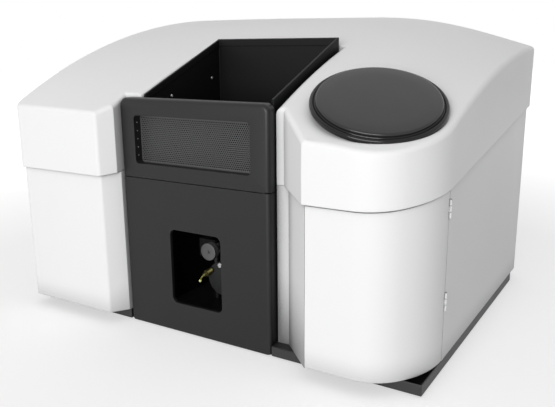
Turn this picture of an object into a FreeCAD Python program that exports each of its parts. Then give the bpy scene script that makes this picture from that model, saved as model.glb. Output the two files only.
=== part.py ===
import FreeCAD
import Part
import math
import os
from types import SimpleNamespace

import Sketcher

# Bench atomic absorption spectrophotometer, in millimetres.
# X runs to the right, Y to the back and Z up; the origin is under the middle of the instrument.
# Depths are given from the plane of the black front panels, and the helpers add panel_y to them.

os.makedirs("parts", exist_ok=True)
doc = FreeCAD.newDocument("spectrophotometer")
sheet = doc.addObject("Spreadsheet::Sheet", "Sizes")

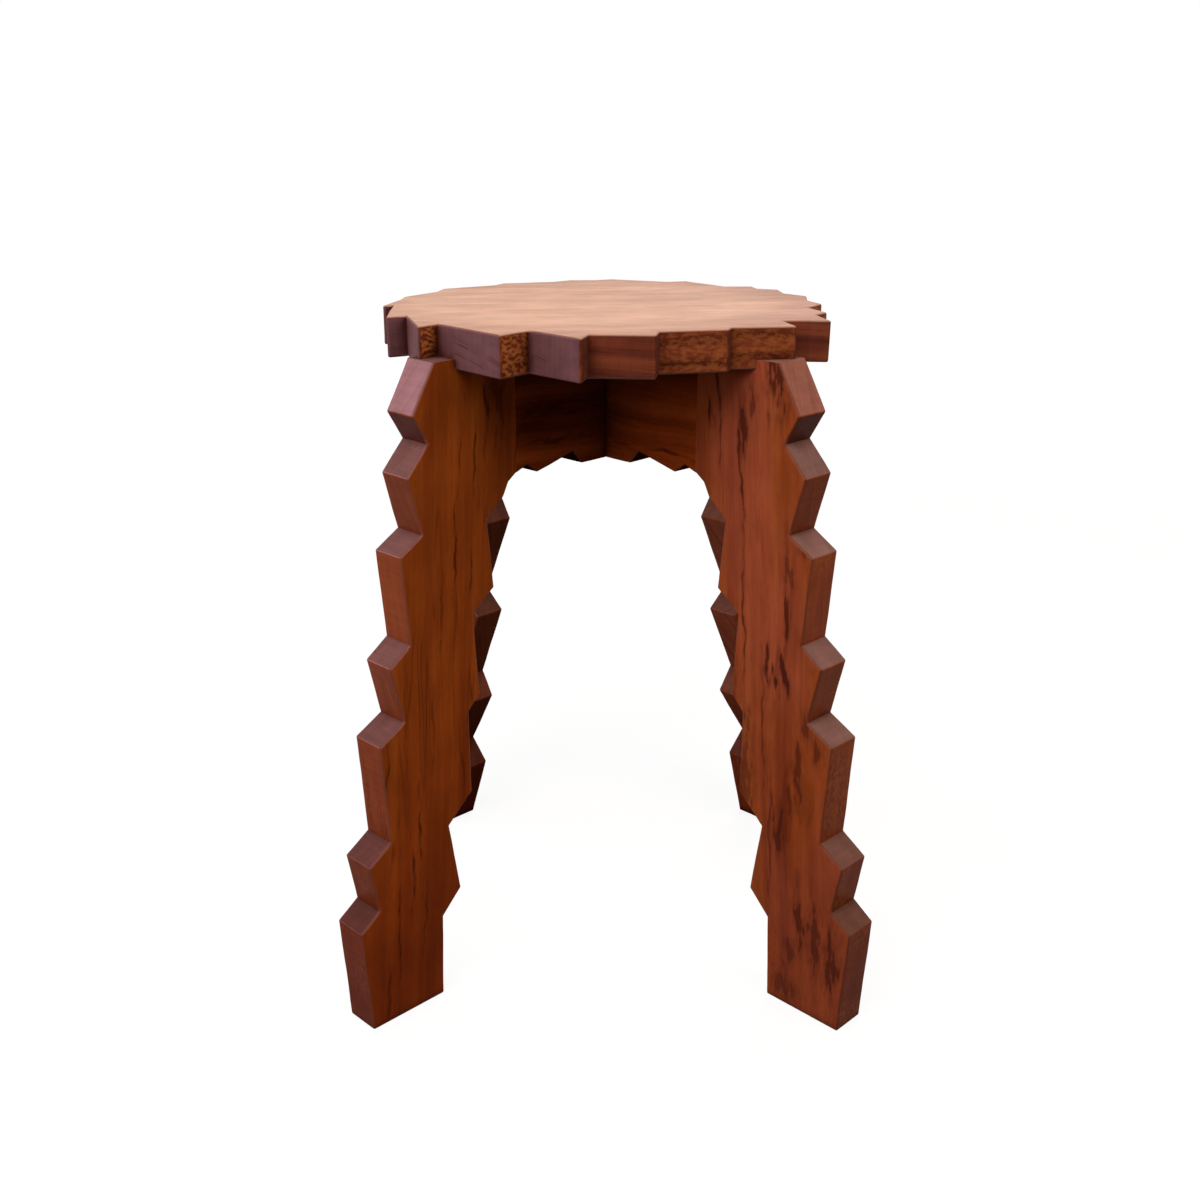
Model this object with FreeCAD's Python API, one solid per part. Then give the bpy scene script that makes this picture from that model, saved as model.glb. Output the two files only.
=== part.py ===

○ ○ ○ ○ ○

=== EXERCISE DESCRIPTION ===
Write out all records exactly, keeping every detail.

=== TASK RESPONSE ===
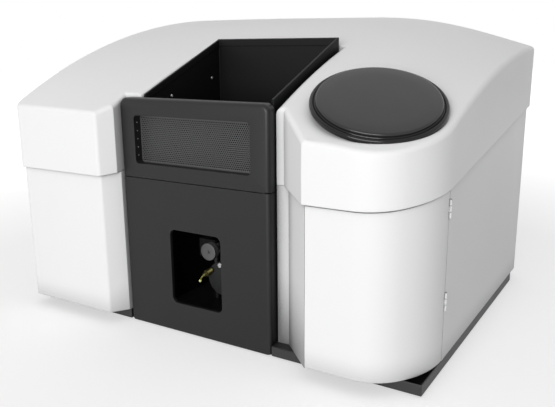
Turn this picture of an object into a FreeCAD Python program that exports each of its parts. Then give the bpy scene script that makes this picture from that model, saved as model.glb. Output the two files only.
=== part.py ===
import FreeCAD
import Part
import math
import os
from types import SimpleNamespace

import Sketcher

# Bench atomic absorption spectrophotometer, in millimetres.
# X runs to the right, Y to the back and Z up; the origin is under the middle of the instrument.
# Depths are given from the plane of the black front panels, and the helpers add panel_y to them.

os.makedirs("parts", exist_ok=True)
doc = FreeCAD.newDocument("spectrophotometer")
sheet = doc.addObject("Spreadsheet::Sheet", "Sizes")

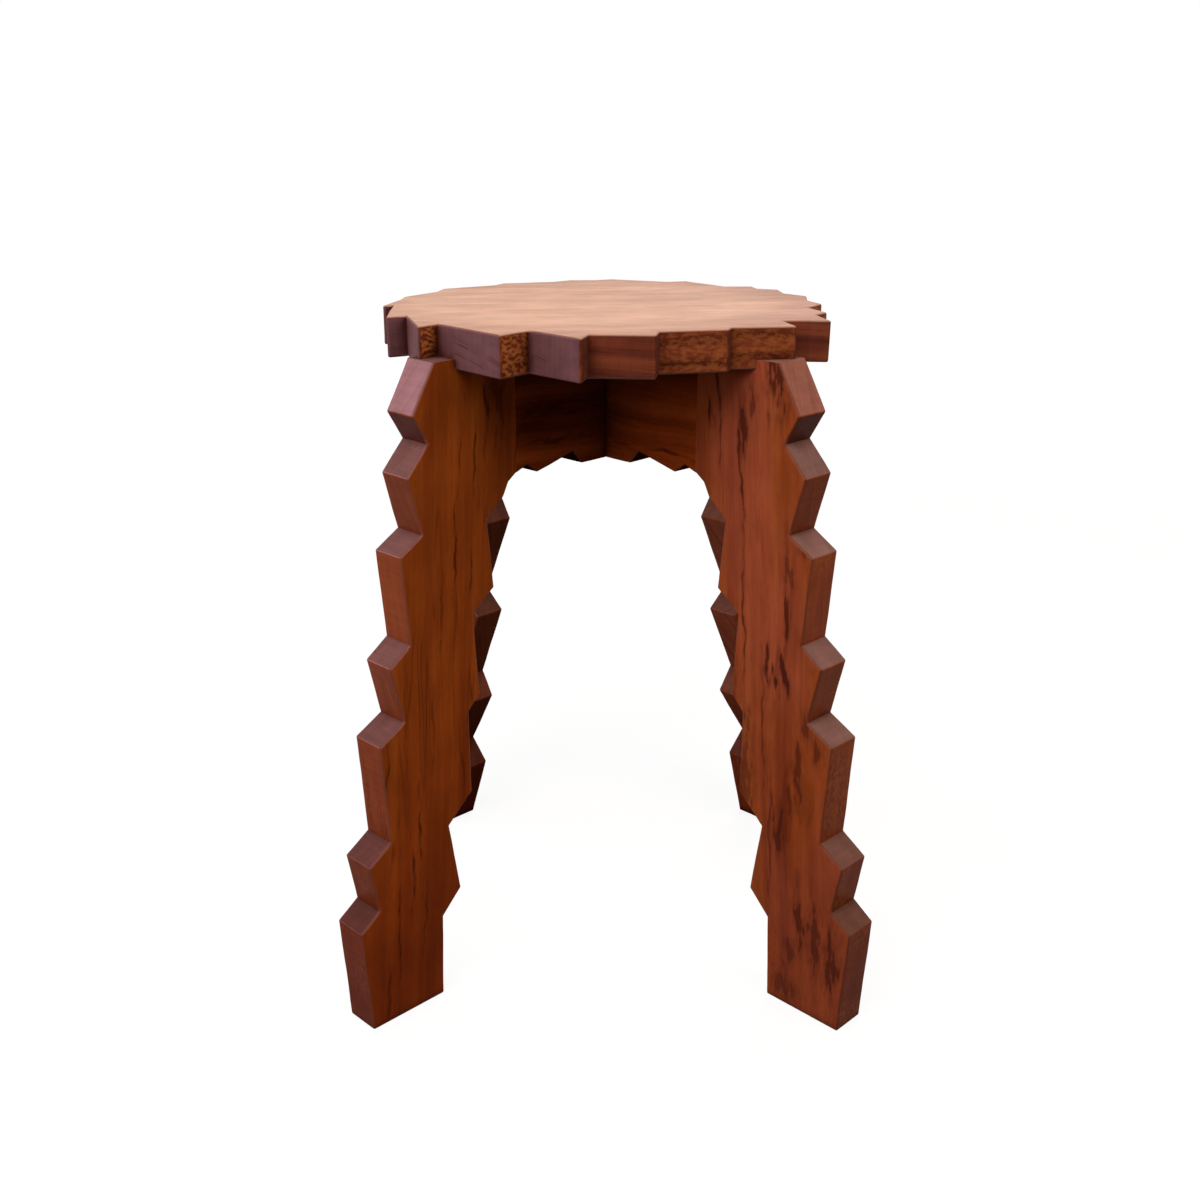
Model this object with FreeCAD's Python API, one solid per part. Then give the bpy scene script that makes this picture from that model, saved as model.glb. Output the two files only.
=== part.py ===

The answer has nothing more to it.